Again, a budget produced under regular order could have and should have planned for this by including other policy changes that would have offset the deficit and debt increase caused by the postal bill.
Because it does not, I will raise a point of order and it will require the vote of sixty senators to waive it.
If this new spending is necessary, then isn’t it worth cutting spending somewhere else to pay for it? Do we really have to break our spending agreement before the ink is dry on it? At a time when we’re facing next year our fourth straight deficit in excess of a trillion dollars?
Washington is in a state of financial chaos. We are in denial.

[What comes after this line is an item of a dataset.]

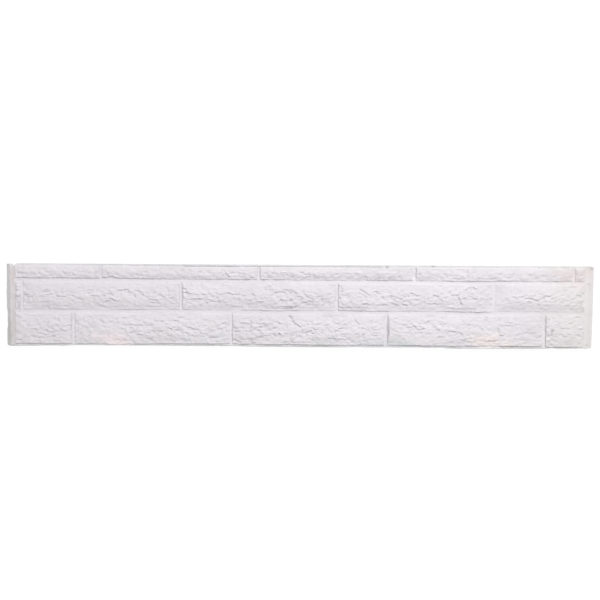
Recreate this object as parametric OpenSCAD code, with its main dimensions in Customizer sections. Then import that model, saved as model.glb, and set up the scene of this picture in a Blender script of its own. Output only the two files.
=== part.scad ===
// Concrete fence panel: one precast plate with three courses of split-faced
// stones in running bond, plain margins at both ends and a plain back.
// The plate lies on its back with the stones up. X runs along the plate,
// Y runs from its bottom edge to its top edge, and the origin is at the
// middle of the back.

/* [Plate] */
// Overall length, end to end
panel_l = 1840; // [1200:10:2400]
// Overall height, as the plate stands in a fence
panel_h = 260; // [225:1:340]
// Overall thickness, from the back to the highest stone
panel_t = 48; // [38:1:70]
// Chamfer along the face's two long edges
edge_chamfer = 3; // [1:0.5:3.5]

/* [Ends] */
// Plain margin at each end, which stands in the groove of a post
margin_w = 32; // [24:1:60]
// Width of the bevel that thins each end
bevel_w = 20; // [4:1:22]
// Thickness that the bevel takes off each end
bevel_d = 11; // [2:1:20]

/* [Courses] */
// Rim left above the top course
top_rim = 6; // [4:0.5:12]
// Rim left below the bottom course
bottom_rim = 8; // [4:0.5:12]
// Height of the narrow top course
top_course_h = 40.5; // [28:0.5:60]
// Height of the middle course
middle_course_h = 86.5; // [60:0.5:110]
// Width of the joints between stones
joint_w = 10; // [6:0.5:14]
// Length of a whole stone
stone_l = 480; // [240:1:700]
// Middle of the first joint in the top course, from the left end
top_first_joint = 301.5; // [50:0.5:600]
// Middle of the first joint in the middle course, from the left end
middle_first_joint = 55.5; // [50:0.5:600]
// Middle of the first joint in the bottom course, from the left end
bottom_first_joint = 214.5; // [50:0.5:600]

/* [Stone faces] */
// Height of each stone's highest spot above the joints
relief = 13; // [8:0.5:18]
// Height of the face along the broken ledge, as a share of the relief
crown_share = 0.8; // [0.6:0.05:1]
// Height of a stone's lower edge above the joints
lower_arris = 4; // [3:0.5:6]
// Height of a stone's upper edge above the joints
upper_arris = 3; // [2:0.5:6]
// Height of a stone's ends above the joints
end_arris = 4.5; // [2.5:0.5:7]
// How far a flank leans in from the joint to the arris
flank_lean = 1.5; // [1:0.25:3]
// Part of a stone's height over which its face turns down to the lower edge
turn_share = 0.3; // [0.15:0.05:0.4]
// Place of the broken ledge, as a share of the stone's height
ledge_share = 0.52; // [0.35:0.01:0.65]
// How far the ledge wanders up and down, as a share of the stone's height
ledge_wave = 0.13; // [0:0.01:0.2]
// Drop of the face below the ledge
ledge_drop = 2.5; // [0:0.25:4]
// Depth of the roughness below the ledge
roughness = 2; // [0:0.25:3]
// Depth of the chips along a stone's lower edge
chip_depth = 3; // [0:0.25:3]
// Length of a facet on the stones
facet_l = 13; // [10:1:40]
// Height of a facet on the stones
facet_h = 10; // [8:1:30]
// Number that picks one pattern of splits
pattern = 5; // [1:1:99]

/* [Hidden] */

// Level of the joints and the margins
bed_z = panel_t - relief;
// How deep the stones are rooted in the plate
root = 1;
// Distance over which a face falls to a stone's end
end_run = 26;
// Length of one wave of the ledge
ledge_run = 55;
// Share of the roughness that is left above the ledge
calm = 0.35;
// Share of a facet by which its corners may stray
stray = 0.28;
// Lowest that a face may lie above the joints
least_face = 1.2;
// Length along a stone for each chip in its lower edge
chip_spacing = 95;
// Shortest piece of stone worth a joint of its own
least_stone = 8;

bottom_course_h = panel_h - top_rim - top_course_h - middle_course_h - 2 * joint_w - bottom_rim;
bottom_y = bottom_rim - panel_h / 2;
middle_y = bottom_y + bottom_course_h + joint_w;
top_y = middle_y + middle_course_h + joint_w;

function mix(a, b, t) = a + (b - a) * t;
function clamp(v, low, high) = min(high, max(low, v));
function ease(t) = let (c = clamp(t, 0, 1)) c * c * (3 - 2 * c);

// A value between the four nearest random numbers of a lattice with rows of the given length
function blend(values, row, x, y) =
    let (
        i = floor(x),
        j = floor(y),
        s = ease(x - i),
        t = ease(y - j),
        k = j * row + i
    )
    mix(mix(values[k], values[k + 1], s), mix(values[k + row], values[k + row + 1], s), t);

// Joints of a course: the middle of each, from the left end
function joints(first) = [
    for (x = first; x < panel_l - margin_w - joint_w / 2 - least_stone; x = x + stone_l + joint_w)
        if (x > margin_w + joint_w / 2 + least_stone) x
];

// Height of a split face above the joints, before it is fitted to the relief. The upper part
// slopes up smoothly to a broken ledge. Below it the face goes on in rough facets and then
// turns down to the lower edge.
function face_height(x, y, l, h, waves, rough, row, chips) =
    let (
        crest = relief * crown_share,
        ledge = h * (ledge_share + ledge_wave * blend(waves, 0, x / ledge_run, 0)),
        upper = mix(upper_arris, crest, sin(90 * clamp((h - y) / (h - ledge), 0, 1))),
        lower = mix(lower_arris, crest - ledge_drop, sin(90 * clamp(y / h / turn_share, 0, 1))),
        crown = y > ledge ? upper : lower,
        ended = mix(end_arris, crown, ease(min(x, l - x) / end_run)),
        grain = roughness * blend(rough, row, x / (2 * facet_l), y / (2 * facet_h)),
        bites = [for (c = chips) max(0, 1 - pow((x - c[0]) / c[1], 2) - pow(y / (c[1] * 0.6), 2))],
        bite = chip_depth * max(bites)
    )
    max(least_face, ended + grain * (y > ledge ? calm : 1) - bite);

// One stone on the outline l by h, with its lower left corner at the origin
module split_stone(l, h, s) {
    nu = max(2, round(l / facet_l));
    nv = max(3, round(h / facet_h));
    row = ceil(l / facet_l / 2) + 2;
    waves = rands(-1, 1, ceil(l / ledge_run) + 2, s);
    rough = rands(-1, 1, row * (ceil(h / facet_h / 2) + 2), s + 1);
    drift = rands(-stray, stray, 2 * (nu + 1) * (nv + 1), s + 2);
    chip_n = max(1, floor(l / chip_spacing));
    chip_at = rands(0, l, chip_n, s + 3);
    chip_r = rands(h / 6, h / 3, chip_n, s + 4);
    chips = [for (c = [0 : chip_n - 1]) [chip_at[c], chip_r[c]]];
    face = [
        for (i = [0 : nu])
            for (j = [0 : nv])
                let (
                    k = 2 * (i * (nv + 1) + j),
                    u = i + (i > 0 && i < nu ? drift[k] : 0),
                    v = j + (j > 0 && j < nv ? drift[k + 1] : 0),
                    x = mix(flank_lean, l - flank_lean, u / nu),
                    y = mix(flank_lean, h - flank_lean, v / nv)
                )
                [x, y, face_height(x, y, l, h, waves, rough, row, chips)]
    ];
    fit = relief / max([for (p = face) p[2]]);
    fitted_face = [for (p = face) [p[0], p[1], p[2] * fit]];
    // Corners of the grid round its edge, anticlockwise from the lower left
    rim = concat(
        [for (i = [0 : nu - 1]) [i, 0]],
        [for (j = [0 : nv - 1]) [nu, j]],
        [for (i = [nu : -1 : 1]) [i, nv]],
        [for (j = [nv : -1 : 1]) [0, j]]
    );
    foot = [for (r = rim) [l * r[0] / nu, h * r[1] / nv, -root]];
    n = len(rim);
    first = len(face);
    middle = first + n;
    tops = [for (r = rim) r[0] * (nv + 1) + r[1]];
    face_triangles = [
        for (i = [0 : nu - 1])
            for (j = [0 : nv - 1])
                let (
                    a = i * (nv + 1) + j,
                    b = a + nv + 1
                )
                each drift[2 * a] > 0
                    ? [[a, a + 1, b + 1], [a, b + 1, b]]
                    : [[a, a + 1, b], [b, a + 1, b + 1]]
    ];
    flank_triangles = [
        for (k = [0 : n - 1])
            let (next = (k + 1) % n)
            each [
                [tops[k], tops[next], first + next],
                [tops[k], first + next, first + k],
                [first + k, first + next, middle]
            ]
    ];
    polyhedron(
        points = concat(fitted_face, foot, [[l / 2, h / 2, -root]]),
        faces = concat(face_triangles, flank_triangles)
    );
}

// A course of stones between the margins, parted at its joints
module course(y, h, first_joint, s) {
    parted = joints(first_joint);
    starts = concat([margin_w], [for (x = parted) x + joint_w / 2]);
    stops = concat([for (x = parted) x - joint_w / 2], [panel_l - margin_w]);
    for (k = [0 : len(starts) - 1])
        translate([starts[k] - panel_l / 2, y, bed_z])
            split_stone(stops[k] - starts[k], h, s + 10 * k);
}

// The plate behind the stones: its cross section with chamfered long edges,
// thinned by a bevel at each end
module plate() {
    half_l = panel_l / 2;
    half_h = panel_h / 2;
    intersection() {
        translate([-half_l, 0, 0])
            rotate([90, 0, 90])
                linear_extrude(panel_l)
                    polygon([
                        [-half_h, 0],
                        [half_h, 0],
                        [half_h, bed_z - edge_chamfer],
                        [half_h - edge_chamfer, bed_z],
                        [edge_chamfer - half_h, bed_z],
                        [-half_h, bed_z - edge_chamfer]
                    ]);
        translate([0, half_h + 1, 0])
            rotate([90, 0, 0])
                linear_extrude(panel_h + 2)
                    polygon([
                        [-half_l, 0],
                        [half_l, 0],
                        [half_l, bed_z - bevel_d],
                        [half_l - bevel_w, bed_z],
                        [bevel_w - half_l, bed_z],
                        [-half_l, bed_z - bevel_d]
                    ]);
    }
}

module panel() {
    color([0.885, 0.868, 0.885])
        union() {
            plate();
            course(bottom_y, bottom_course_h, bottom_first_joint, pattern);
            course(middle_y, middle_course_h, middle_first_joint, pattern + 1000);
            course(top_y, top_course_h, top_first_joint, pattern + 2000);
        }
}

panel();
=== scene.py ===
"""A pale concrete fence panel: one cast plate with three courses of split-faced stones.

It lies on its floated back with the stones up. Relief is worked out in millimetres, with
x from the plate's left end, y from its bottom edge and z from its back, and the mesh is
built from that in metres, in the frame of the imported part.
"""
import math
from collections import namedtuple

import bpy
import numpy as np
from mathutils import Matrix, Vector


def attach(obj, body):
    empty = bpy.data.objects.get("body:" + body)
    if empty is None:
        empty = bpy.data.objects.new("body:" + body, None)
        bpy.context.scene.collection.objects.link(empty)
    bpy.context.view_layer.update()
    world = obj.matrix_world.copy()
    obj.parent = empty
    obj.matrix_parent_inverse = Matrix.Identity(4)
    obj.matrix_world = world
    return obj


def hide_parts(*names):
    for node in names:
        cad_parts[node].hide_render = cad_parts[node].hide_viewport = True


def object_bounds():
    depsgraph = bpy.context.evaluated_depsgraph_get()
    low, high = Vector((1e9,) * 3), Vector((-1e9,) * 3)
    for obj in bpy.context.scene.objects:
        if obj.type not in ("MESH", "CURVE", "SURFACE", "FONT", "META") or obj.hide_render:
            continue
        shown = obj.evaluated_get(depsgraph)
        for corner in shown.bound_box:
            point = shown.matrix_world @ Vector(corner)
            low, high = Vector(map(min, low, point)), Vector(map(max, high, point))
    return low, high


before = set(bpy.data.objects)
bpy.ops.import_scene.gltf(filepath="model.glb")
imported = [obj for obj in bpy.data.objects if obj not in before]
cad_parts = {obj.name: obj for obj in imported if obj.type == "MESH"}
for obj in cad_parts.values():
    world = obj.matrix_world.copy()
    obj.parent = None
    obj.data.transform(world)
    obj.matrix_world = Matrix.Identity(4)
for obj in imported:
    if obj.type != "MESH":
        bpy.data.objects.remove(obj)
cad_low, cad_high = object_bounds()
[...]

The Government Services Administration is throwing lavish parties in Las Vegas. The Government Accountability Office has identified $400 billion—$400 billion—being spent every year on waste, inefficiency, and duplication. Far worse, the Senate’s Democrat majority has failed to produce a budget plan in calendar years 2010, 2011, and now 2012. In fact, this Sunday, April 29th, marks exactly three years since the last time the Senate passed a budget.
A budget means responsible behavior. It forces Congress to make tough choices. And now, because the Senate can’t say no, and because the President refuses to exercise managerial discipline, we are set to spend another $34 billion in borrowed money.
The White House warns that Republicans want to cut too much spending. But the American people know the truth. And the truth is that we have never spent more money, more recklessly and with less accountability, than we are spending today.
This is a decisive moment. The point of order I will raise is not a mere formality. It is a crucial vote to see if the Senate will keep the agreement it made with the American people just last summer to reduce spending."